After you’ve used your lawnmower for the last time this season, you'll need to prepare it properly for winter storage. Start by giving your mower a good cleaning. Remove any grass clippings or debris that might be caught in the blades. Then sharpen the blades and oil any moving parts. This will help to keep your mower in good condition and prevent rust from forming. Finally, make sure that the gas tank is empty or use a fuel stabilizer before storing your mower away for the winter.

Add a layer of compost to help keep the soil healthy during winter

Composting helps improve soil structure, aeration, water infiltration, and drainage. It also helps reduce compaction, creates a habitat for beneficial organisms, and provides nutrients for plants. In short, compost is essential for keeping an eco-friendly garden healthy and thriving.

  1. If you regularly collect organic matter, such as leaves, grass clippings, and food scraps for use as compost throughout the season, you can add it to your lawn and garden during your fall preparation. 
  2. Start by spreading a 3-inch layer of organic material over your garden bed. 
  3. Then top it with 1/2-inch layer of finished compost or manure. 
  4. Next, add another 3-inch layer of organic material followed by another 1/2-inch layer of finished compost or manure. 
  5. Repeat this process until you reach the desired height.

Apply mulch to trees, plants, or gardens to protect them from the cold weather

Mulching is the process of placing a layer of organic material over the soil around trees, plants, and gardens. This layer helps to insulate the roots of the trees, plants, and gardens from the cold weather and can also help to prevent moisture loss.

When Should You Mulch?

The best time to apply mulch is in late fall after the ground has begun to cool down but before the first frost. This will give your plants time to adjust to the new temperature before they go into dormancy for the winter.

How Do You Mulch?

Mulching is easy! Just lay a thick layer (3-4 inches) of mulch around your trees, plants, and garden beds. Be sure to leave a few inches of space around the base of each plant so that the stems don't rot. Once you've applied the mulch, water it well so that it doesn't blow away in the wind. 

Protect any plants or trees that are susceptible to frostbite

With winter on the way you might get caught off guard by an early frost. Frostbite can damage or kill plants, so it's important to take preventive measures. Here are some simple things you can do to keep you plants safe from frostbite this winter.

  1. Cover plants with a frost cloth. Frost cloth is a lightweight fabric that helps to insulate plants and prevents frost damage. It's important to use a light-colored frost cloth so that the sun can still reach the plants and help warm them up during the day.
  2. Wrap plants in burlap. Burlap is a natural fiber that helps insulate plants and prevent frost damage. As with frost clots, be sure to use a light-colored burlap so that the sun can still reach the plants during the day.
  3. Bring container plants indoors during the winter months so they're protected from the cold weather. Otherwise, try to find a spot where they'll be protected from the wind and precipitation.

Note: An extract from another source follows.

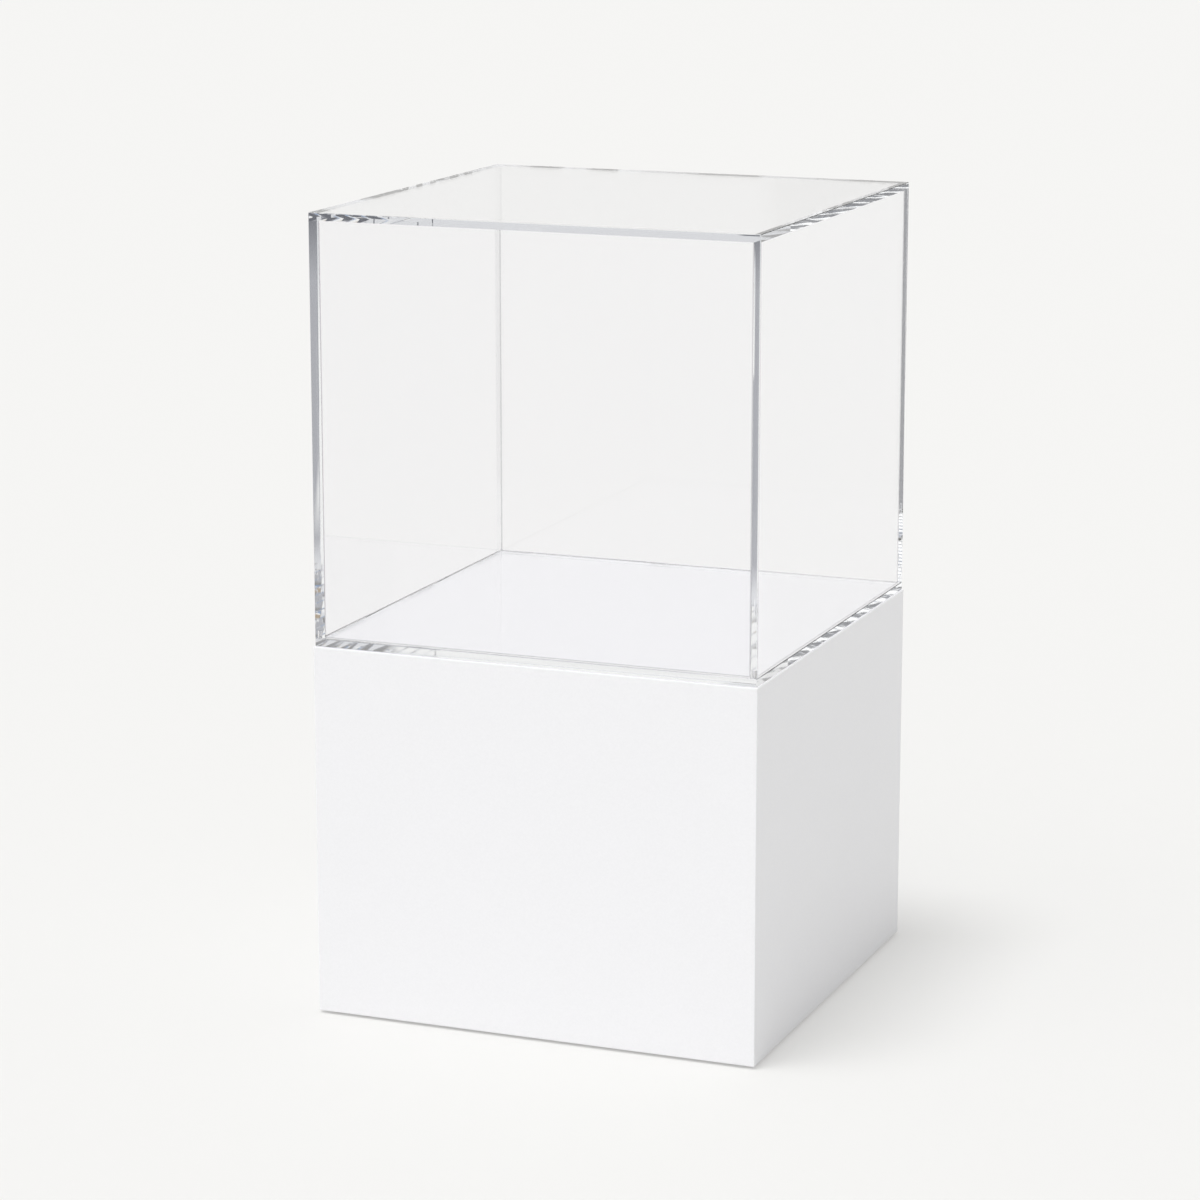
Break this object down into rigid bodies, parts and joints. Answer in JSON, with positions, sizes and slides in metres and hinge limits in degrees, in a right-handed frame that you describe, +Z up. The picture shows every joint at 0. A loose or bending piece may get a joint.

Continue to water your lawn regularly until the weather turns cold

As we say goodbye to summer and prepare for winter, now is the time to be thinking about your autumn lawn care routine. Here are some pointers.

Adjust your watering schedule

One of the most important things you can do for your lawn during the fall months is to adjust your regular watering schedule. For example, if you live in an area that experiences a lot of rain in the fall, you may not need to water your lawn as often as someone who lives in a more arid climate.

Generally, your lawn requires about 1-2 inches of water per week. This can be accomplished by setting a sprinkler system on a timer or by manually watering your lawn. Autumn is a transitional season when the weather can vary from hot and sunny to cold and damp, or even freezing. The new Rain Bird ARC 8 WiFi smart controller connects via the Internet to your local weather service to automatically adapt its watering schedule based on the forecast. Plus, you can manually change all its settings via the Rain Bird smartphone app.

Prepare your sprinkler system for winter

When the weather turns cold enough and you stop watering your lawn for the season, it’s time to shut down your automatic sprinkler system.

  1. “Blow out” your irrigation system to remove excess water that could freeze over the winter by forcing air through the tubes. This annual process is best done by a lawncare professional.
  2. Trim away overgrowth around valve boxes and sprinkler heads.
  3. Drain your drip irrigation tubing and bring the hose end timer and faucet connection parts indoors.

As the weather cools down, it's time to prepare your lawn and garden for winter. A little bit of effort now can save you a lot of time and hassle come springtime. And if you need some help, reach out to your local lawn care professionals. They'll be happy to lend a hand and make sure your yard is ready for whatever Mother Nature throws it's way this winter.